### EXERCISE DETAILS:
Show every line where "object" occurs.

[Rows from a 3D modeling dataset]
## BEGIN

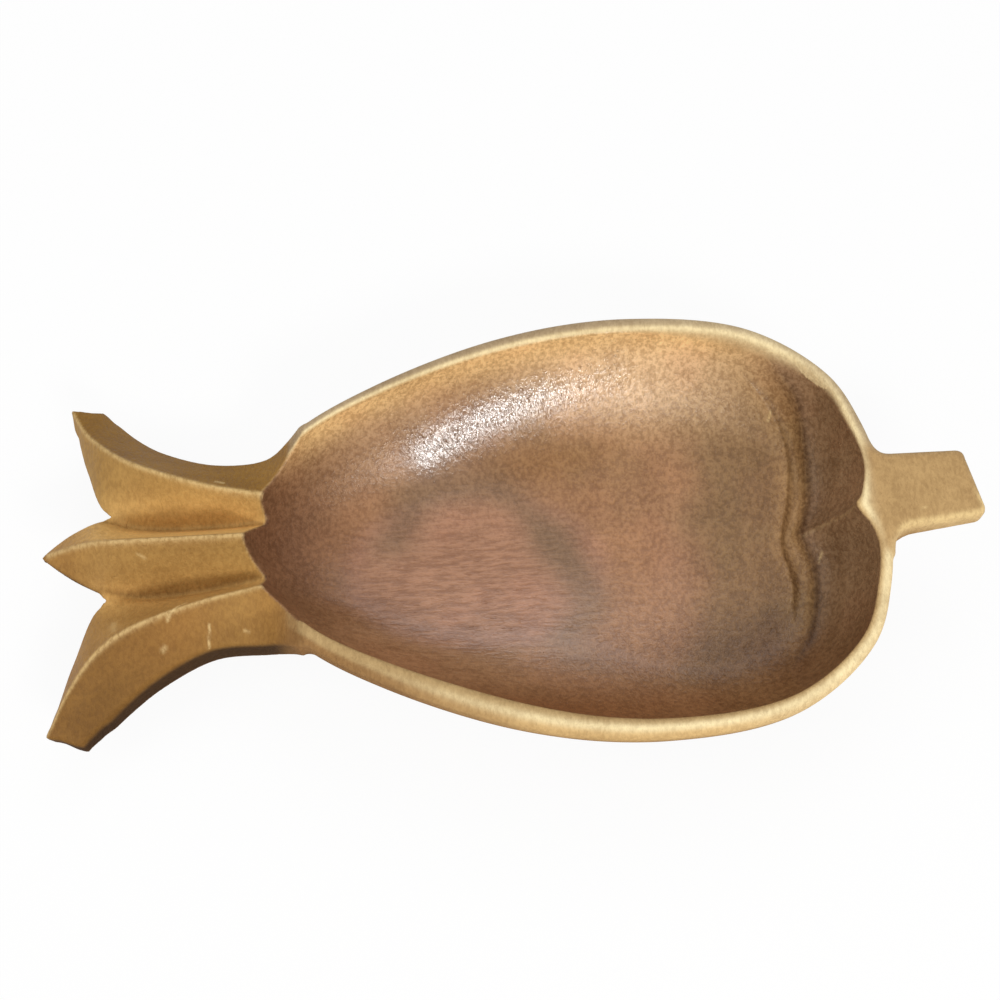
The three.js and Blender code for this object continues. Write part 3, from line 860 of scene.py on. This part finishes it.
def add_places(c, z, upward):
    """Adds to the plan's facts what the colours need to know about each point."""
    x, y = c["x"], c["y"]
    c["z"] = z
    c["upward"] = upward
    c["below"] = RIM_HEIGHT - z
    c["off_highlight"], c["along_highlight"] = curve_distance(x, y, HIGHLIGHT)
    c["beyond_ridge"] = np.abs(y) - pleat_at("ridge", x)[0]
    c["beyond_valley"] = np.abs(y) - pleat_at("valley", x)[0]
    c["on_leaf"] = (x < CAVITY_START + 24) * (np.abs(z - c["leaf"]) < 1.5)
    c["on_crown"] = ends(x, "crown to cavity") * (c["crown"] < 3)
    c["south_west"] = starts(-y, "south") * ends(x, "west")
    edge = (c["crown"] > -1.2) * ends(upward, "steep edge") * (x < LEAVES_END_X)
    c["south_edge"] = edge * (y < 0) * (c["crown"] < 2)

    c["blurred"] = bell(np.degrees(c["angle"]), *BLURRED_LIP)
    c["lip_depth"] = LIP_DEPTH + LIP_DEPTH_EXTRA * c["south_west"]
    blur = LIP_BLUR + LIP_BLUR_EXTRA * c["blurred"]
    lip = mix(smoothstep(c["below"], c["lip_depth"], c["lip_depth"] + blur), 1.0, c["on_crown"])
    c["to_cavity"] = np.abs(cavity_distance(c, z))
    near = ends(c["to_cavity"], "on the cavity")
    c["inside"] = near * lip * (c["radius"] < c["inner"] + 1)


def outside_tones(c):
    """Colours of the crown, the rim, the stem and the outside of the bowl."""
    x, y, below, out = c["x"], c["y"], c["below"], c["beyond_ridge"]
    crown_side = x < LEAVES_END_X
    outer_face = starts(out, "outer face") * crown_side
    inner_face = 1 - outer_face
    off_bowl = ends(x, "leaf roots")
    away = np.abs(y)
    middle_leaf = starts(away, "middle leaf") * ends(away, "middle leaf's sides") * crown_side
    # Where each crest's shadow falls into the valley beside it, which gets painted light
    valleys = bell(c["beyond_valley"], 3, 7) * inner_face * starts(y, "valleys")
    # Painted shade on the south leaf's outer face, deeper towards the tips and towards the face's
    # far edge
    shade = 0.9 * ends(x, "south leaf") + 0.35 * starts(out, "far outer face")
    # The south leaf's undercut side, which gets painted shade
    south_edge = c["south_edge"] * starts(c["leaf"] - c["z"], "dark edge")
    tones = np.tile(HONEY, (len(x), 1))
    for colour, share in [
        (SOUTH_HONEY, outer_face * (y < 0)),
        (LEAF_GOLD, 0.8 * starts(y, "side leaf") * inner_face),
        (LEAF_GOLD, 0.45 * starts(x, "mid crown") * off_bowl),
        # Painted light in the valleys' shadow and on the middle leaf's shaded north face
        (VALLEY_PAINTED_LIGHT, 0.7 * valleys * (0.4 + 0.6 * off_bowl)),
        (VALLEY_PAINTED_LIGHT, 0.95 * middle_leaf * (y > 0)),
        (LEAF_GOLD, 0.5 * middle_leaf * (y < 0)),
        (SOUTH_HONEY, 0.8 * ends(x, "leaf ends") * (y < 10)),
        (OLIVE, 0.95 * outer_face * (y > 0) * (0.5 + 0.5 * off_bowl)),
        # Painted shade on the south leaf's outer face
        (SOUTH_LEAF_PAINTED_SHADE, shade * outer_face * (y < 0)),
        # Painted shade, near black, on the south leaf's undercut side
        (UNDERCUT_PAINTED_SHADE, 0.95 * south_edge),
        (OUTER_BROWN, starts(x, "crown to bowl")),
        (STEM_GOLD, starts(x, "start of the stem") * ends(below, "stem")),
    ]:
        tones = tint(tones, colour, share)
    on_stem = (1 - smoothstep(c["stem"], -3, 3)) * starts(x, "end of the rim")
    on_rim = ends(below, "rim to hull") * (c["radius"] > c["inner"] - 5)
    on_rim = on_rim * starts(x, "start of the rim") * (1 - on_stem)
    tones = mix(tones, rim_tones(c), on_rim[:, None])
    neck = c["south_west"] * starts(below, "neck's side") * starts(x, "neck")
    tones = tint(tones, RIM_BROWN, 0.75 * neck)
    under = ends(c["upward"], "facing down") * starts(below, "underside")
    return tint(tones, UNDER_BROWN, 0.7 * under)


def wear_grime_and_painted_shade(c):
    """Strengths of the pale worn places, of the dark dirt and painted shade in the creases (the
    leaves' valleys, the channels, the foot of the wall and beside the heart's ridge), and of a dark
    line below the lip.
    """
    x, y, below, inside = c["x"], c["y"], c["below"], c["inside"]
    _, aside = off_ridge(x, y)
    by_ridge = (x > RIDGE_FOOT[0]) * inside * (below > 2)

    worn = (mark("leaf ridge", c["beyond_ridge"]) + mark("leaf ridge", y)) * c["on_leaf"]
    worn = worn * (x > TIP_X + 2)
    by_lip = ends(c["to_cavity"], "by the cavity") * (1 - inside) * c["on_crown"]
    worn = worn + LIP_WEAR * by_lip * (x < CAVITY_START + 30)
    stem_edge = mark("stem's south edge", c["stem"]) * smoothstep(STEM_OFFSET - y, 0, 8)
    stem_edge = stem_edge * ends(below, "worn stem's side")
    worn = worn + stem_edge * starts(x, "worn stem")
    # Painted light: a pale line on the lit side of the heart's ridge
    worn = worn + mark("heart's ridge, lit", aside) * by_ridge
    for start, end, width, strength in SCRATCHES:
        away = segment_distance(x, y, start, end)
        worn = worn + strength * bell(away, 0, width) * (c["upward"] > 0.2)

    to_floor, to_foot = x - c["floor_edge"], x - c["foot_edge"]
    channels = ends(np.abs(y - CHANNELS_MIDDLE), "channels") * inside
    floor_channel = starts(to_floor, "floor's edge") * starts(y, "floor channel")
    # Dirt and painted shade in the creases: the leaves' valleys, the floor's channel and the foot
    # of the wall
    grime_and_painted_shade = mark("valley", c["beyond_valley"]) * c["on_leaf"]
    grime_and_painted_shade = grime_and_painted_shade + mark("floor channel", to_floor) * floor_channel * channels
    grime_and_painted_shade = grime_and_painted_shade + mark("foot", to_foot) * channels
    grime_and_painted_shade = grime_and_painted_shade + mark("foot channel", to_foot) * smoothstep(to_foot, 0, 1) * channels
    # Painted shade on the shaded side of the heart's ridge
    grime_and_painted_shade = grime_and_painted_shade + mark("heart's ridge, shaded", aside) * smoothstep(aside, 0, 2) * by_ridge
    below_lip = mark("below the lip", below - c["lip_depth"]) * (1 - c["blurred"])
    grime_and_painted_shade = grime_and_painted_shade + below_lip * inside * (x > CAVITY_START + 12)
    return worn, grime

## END
## BEGIN

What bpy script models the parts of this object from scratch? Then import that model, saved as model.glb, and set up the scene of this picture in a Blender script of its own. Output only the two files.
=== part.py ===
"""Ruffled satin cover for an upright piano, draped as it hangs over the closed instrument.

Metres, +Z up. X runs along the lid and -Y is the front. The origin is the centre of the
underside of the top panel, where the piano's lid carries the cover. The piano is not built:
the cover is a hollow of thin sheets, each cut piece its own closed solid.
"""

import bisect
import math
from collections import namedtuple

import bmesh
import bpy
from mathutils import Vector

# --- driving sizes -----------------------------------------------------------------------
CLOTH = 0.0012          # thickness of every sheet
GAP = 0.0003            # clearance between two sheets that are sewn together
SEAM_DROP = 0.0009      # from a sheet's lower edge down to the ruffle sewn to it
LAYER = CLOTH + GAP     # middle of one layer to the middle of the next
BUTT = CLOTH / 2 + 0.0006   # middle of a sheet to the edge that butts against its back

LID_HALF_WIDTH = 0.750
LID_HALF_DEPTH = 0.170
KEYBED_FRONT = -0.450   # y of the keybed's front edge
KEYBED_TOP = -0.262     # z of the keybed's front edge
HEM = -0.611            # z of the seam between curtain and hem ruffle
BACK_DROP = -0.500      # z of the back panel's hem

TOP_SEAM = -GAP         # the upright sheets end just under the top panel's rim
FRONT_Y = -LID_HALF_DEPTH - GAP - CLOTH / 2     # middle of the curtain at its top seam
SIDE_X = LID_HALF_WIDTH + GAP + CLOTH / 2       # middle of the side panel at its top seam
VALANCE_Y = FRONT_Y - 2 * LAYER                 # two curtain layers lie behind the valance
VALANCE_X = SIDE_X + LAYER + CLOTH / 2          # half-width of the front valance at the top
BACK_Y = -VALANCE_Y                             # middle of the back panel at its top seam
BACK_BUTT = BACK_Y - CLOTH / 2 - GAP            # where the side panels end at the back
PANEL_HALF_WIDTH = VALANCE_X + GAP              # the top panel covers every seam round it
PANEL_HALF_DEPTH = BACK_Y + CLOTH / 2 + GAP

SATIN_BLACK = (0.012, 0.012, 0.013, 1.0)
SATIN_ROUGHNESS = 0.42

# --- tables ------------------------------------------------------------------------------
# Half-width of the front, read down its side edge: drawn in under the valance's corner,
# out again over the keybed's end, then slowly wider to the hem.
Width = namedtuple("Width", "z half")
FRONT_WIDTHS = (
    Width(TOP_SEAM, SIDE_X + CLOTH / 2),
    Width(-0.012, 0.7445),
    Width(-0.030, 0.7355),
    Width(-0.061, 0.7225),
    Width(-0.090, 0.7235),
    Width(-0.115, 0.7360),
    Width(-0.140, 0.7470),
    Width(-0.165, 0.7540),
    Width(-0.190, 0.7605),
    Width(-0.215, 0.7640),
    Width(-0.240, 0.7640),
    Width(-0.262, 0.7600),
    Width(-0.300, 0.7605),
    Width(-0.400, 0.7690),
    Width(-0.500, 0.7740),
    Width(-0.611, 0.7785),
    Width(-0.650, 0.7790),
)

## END
## BEGIN

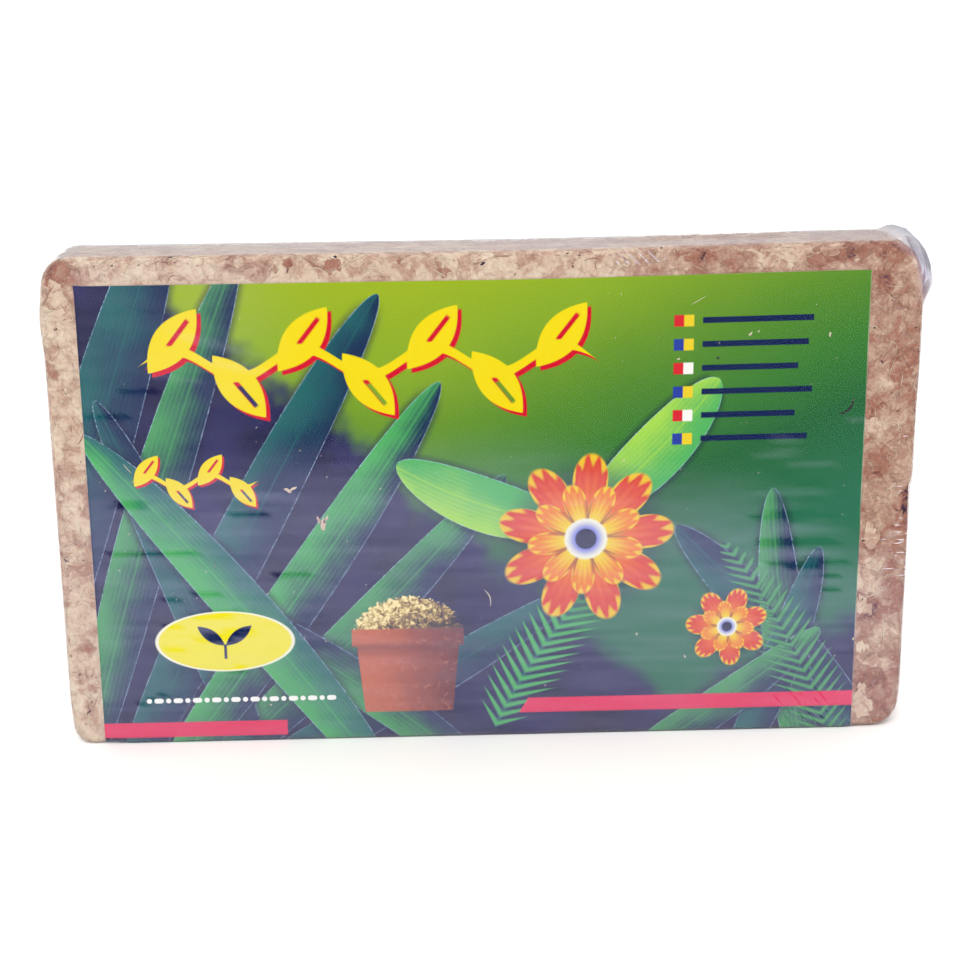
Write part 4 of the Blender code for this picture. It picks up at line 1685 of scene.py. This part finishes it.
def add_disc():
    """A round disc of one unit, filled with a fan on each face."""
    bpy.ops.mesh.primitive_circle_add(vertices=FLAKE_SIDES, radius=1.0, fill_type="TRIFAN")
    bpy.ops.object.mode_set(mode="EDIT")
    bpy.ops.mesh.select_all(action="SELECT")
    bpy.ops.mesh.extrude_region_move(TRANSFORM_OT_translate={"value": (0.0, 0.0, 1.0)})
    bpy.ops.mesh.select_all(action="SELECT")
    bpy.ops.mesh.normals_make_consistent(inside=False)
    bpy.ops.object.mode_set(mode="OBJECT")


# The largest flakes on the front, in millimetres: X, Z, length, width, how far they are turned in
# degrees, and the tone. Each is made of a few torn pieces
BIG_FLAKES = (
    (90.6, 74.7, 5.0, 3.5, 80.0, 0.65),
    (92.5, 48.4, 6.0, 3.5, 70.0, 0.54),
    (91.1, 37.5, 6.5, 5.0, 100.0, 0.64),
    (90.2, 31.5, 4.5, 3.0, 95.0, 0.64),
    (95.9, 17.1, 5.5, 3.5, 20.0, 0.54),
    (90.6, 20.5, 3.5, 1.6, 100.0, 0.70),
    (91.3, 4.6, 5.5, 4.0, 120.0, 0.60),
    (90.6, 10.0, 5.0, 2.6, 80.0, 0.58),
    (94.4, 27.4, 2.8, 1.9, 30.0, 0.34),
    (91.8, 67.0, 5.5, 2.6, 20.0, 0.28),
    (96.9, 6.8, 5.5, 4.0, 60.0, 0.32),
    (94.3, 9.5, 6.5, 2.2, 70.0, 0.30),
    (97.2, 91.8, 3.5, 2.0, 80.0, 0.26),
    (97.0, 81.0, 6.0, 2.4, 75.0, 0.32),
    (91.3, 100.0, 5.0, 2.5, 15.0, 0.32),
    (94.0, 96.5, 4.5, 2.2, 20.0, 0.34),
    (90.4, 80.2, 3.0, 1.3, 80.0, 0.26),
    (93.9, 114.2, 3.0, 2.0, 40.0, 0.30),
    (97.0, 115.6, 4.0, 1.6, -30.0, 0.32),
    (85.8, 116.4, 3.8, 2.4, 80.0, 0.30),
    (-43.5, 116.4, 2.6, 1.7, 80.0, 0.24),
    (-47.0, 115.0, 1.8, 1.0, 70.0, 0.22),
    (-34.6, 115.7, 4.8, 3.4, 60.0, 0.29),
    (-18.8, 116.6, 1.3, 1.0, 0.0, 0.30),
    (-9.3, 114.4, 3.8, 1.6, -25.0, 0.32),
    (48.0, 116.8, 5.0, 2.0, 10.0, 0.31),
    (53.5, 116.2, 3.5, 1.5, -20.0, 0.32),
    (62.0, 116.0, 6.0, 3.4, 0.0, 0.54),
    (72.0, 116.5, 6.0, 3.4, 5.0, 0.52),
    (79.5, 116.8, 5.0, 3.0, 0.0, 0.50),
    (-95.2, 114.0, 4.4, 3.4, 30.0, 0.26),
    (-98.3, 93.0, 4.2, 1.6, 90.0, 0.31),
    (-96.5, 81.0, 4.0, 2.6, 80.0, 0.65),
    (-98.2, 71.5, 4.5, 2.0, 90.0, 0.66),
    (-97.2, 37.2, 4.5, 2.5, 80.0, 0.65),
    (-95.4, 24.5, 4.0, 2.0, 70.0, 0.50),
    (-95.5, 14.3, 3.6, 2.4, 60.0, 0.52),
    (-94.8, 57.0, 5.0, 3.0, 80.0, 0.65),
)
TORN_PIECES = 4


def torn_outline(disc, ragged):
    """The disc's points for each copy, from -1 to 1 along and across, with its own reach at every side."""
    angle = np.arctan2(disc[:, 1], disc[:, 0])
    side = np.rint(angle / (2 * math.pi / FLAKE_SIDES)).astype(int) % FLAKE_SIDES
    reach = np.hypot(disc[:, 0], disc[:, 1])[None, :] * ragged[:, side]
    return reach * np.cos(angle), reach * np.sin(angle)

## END

### COMPLETE OUTPUT:
The three.js and Blender code for this object continues. Write part 3, from line 860 of scene.py on. This part finishes it.
What bpy script models the parts of this object from scratch? Then import that model, saved as model.glb, and set up the scene of this picture in a Blender script of its own. Output only the two files.
    bpy.ops.object.mode_set(mode="EDIT")
    bpy.ops.object.mode_set(mode="OBJECT")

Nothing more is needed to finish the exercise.